The QWC logo is a bright pink transgender symbol inside an inverted triangle, a reclaimed symbol of gay rights. “No Transphobia, No Patriarchy, No Homophobia, No Racism, No Cops,” says the back label of Landback, one of QWC’s whole bean offerings.

“People who see that [label] and resonate with that are like, ‘Yes, this is my tribe.’ That’s how I look at it because in a more literal sense, I don’t know what tribe I’m from,” Love said, referring to the history of genocide against Indigenous people in what became California, a violent legacy her ancestors survived, albeit at the erasure of their tribal identity. “Now I want a tribe — let’s make one,” Love continued. “Let’s make a community of not only queers, but also people who are on that same trajectory of change and way of thinking.”

It’s been working. Starting with only an Instagram account and word of mouth before launching an official website this summer, QWC has grown its online sales steadily. QWC coffee can be bought at San Francisco’s Rainbow Grocery Cooperative, East Bay Natural Grocers, and as far away as New York’s Little Skips and in Seattle at Squirrel Chops and the Central Co-Op. “Accounts are seeking me actually … They say, this is what we’ve been waiting for. Great, let’s get it in,” Love said. She’s already been featured on The Matchbook Coffee Podcast, Trans and Caffeinated, as well as in Sprudge and other coffee publications. The trans-owned Fluid Cooperative Cafe opened its doors earlier this month at La Cocina Municipal Marketplace in the Tenderloin, and QWC is one of their featured coffees.
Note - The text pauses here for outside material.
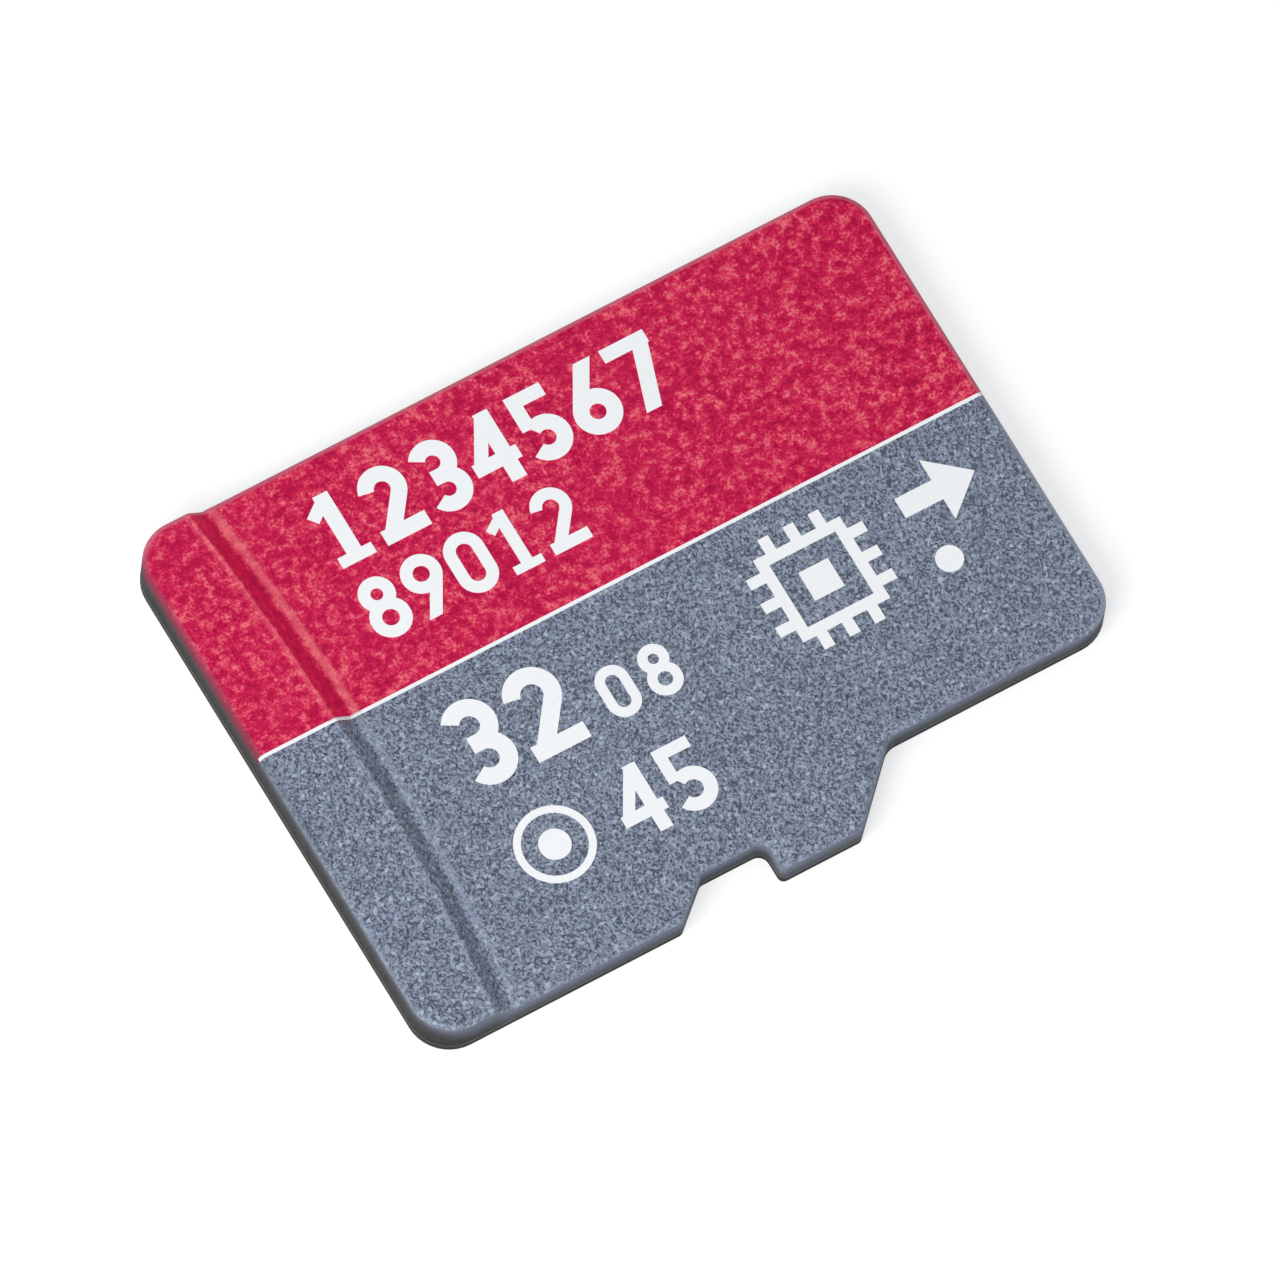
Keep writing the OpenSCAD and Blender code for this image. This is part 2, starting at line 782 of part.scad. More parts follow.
moulded_body();
laminate_core();
contact_side_resist();
inner_side_resist();
inner_copper();
filled_vias();
contact(1);  // contact_1_data_2
contact(2);  // contact_2_data_3
contact(3);  // contact_3_command
contact(4);  // contact_4_supply
contact(5);  // contact_5_clock
contact(6);  // contact_6_ground
contact(7);  // contact_7_data_0
contact(8);  // contact_8_data_1
die_film(0);  // lower_die_film
memory_die(0);  // lower_memory_die
die_film(1);  // upper_die_film
memory_die(1);  // upper_memory_die
memory_bond_wires();
controller_film();
controller_die();
controller_bond_wires();
capacitor(1);  // capacitor_1
capacitor(2);  // capacitor_2
capacitor(3);  // capacitor_3
resistor();
capacitor_ends();
resistor_ends();
solder_joints();
red_ink();
grey_ink();
white_line();
upper_figures();
lower_figures();
capacity_figures();
small_figures();
label_signs();
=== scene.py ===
# %% [markdown]
# # A microSD memory card
# The card is 15 mm long and lies on its contact face with the label up.
# The CAD model gives every solid in its true place, so Blender adds what a
# solid model leaves out: rounded edges, ink that wraps over them, relief
# under the solder resist, bond wires with real loops, and the finishes.
# We load the CAD model first, and its parts' boxes give sizes later on.

# %% Load the frame
import math

import bmesh
import bpy
from mathutils import Matrix, Vector


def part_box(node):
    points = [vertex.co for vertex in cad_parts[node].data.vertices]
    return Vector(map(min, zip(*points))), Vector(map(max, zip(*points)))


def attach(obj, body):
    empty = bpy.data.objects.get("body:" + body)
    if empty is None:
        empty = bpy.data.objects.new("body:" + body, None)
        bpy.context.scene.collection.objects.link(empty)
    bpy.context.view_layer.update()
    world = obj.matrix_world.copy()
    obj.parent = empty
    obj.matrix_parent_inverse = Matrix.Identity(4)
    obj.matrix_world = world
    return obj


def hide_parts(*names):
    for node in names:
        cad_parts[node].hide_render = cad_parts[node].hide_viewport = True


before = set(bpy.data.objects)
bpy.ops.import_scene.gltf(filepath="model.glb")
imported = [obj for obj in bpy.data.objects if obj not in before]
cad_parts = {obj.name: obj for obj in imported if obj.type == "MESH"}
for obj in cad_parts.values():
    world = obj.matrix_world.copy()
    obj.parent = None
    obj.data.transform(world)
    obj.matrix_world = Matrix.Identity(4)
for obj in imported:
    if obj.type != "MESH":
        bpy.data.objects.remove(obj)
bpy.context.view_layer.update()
MM = 0.001


# %% [markdown]
# ## The camera
# The photograph was taken from a long way off, so the card shows almost no
# perspective. A lens of about a metre gives the same flat look. The place and
# the turn come from the card's own straight edges in the picture.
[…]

Love roasting on a Probat P25 at 444 Collaborative in Oakland.
Love roasting on a Probat P25 at 444 Collaborative in Oakland.
Lilith Loveless

Eschewing the norm for specialty coffee roasters, Love partners exclusively with Catracha Coffee, a community collective of more than 80 coffee farms in Honduras. “The concept isn’t ‘Look at my variety,’ the concept is, ‘Look at what we’re doing together as a supply chain,’” Love explained. “I’m really having a direct relationship with them throughout the whole year.”

Love is the first to point out she’s “not creating any unique ways of roasting,” she said. “I’m listening to and tasting the coffee, and [listening] to those who drink it.” Available now on QWC’s website is Landback, a medium roast with balanced ripe fruit and chocolate attributes, and Molotov Espresso with a big, milk chocolatey body. QWC also sells Reclamation, a decaf coffee produced by Fincas Mierisch in Nicaragua made with a cold anaerobic fermented Swiss Water Process. Coming soon is Marigold, roasted with acidity and fresh fruit notes intact, and Obsidian, a dark roast with toasty, bittersweet chocolate flavors.

Love launched a Kickstarter campaign in July to help secure backers for a brick-and-mortar space. More than just another coffee shop, the future QWC cafe will be a safe place for LGBTQ+, BIPOC, and marginalized communities. “The brick and mortar is 100% for folx, not for me,” Love said. “It’s our space to claim our own and take care of it and keep each other safe. QWC was created for all of us.”

Setting an ambitious goal of $100,000, the one-month campaign ended with close to $22,000. Love still counts the campaign as a win: “It got me a lot of exposure,” she said. “It was a platform to share with others, and it really grew.”

Jen Apodaca, vice chair for the Coffee Roasters Guild, 2019 U.S. Cup Tasters Champion, and founder and head roaster for Oakland’s Mother Tongue Coffee, has known Love for more than a decade. “There are a lot of rosters here in the Bay Area community, and I would say most of them have probably at some point learned something about roasting from Cheyenne,” Apodaca said. “She’s one of the most knowledgeable coffee people from the front to back of the house. She’s one of the most deserving people to support.”

The money that QWC has raised so far is going toward purchasing an espresso machine and batch brewer. While she’s still waiting for the right brick-and-mortar opportunity, Love continues to sell coffee online and scout locations for a regular pop-up cafe. A QWC pop-up would do best hosted at a business with aligned values, like a bike shop or bookstore, Love said. “I just need to get in somewhere and get established,” she said. And wherever she lands, Love will work to make it feel like home for the community.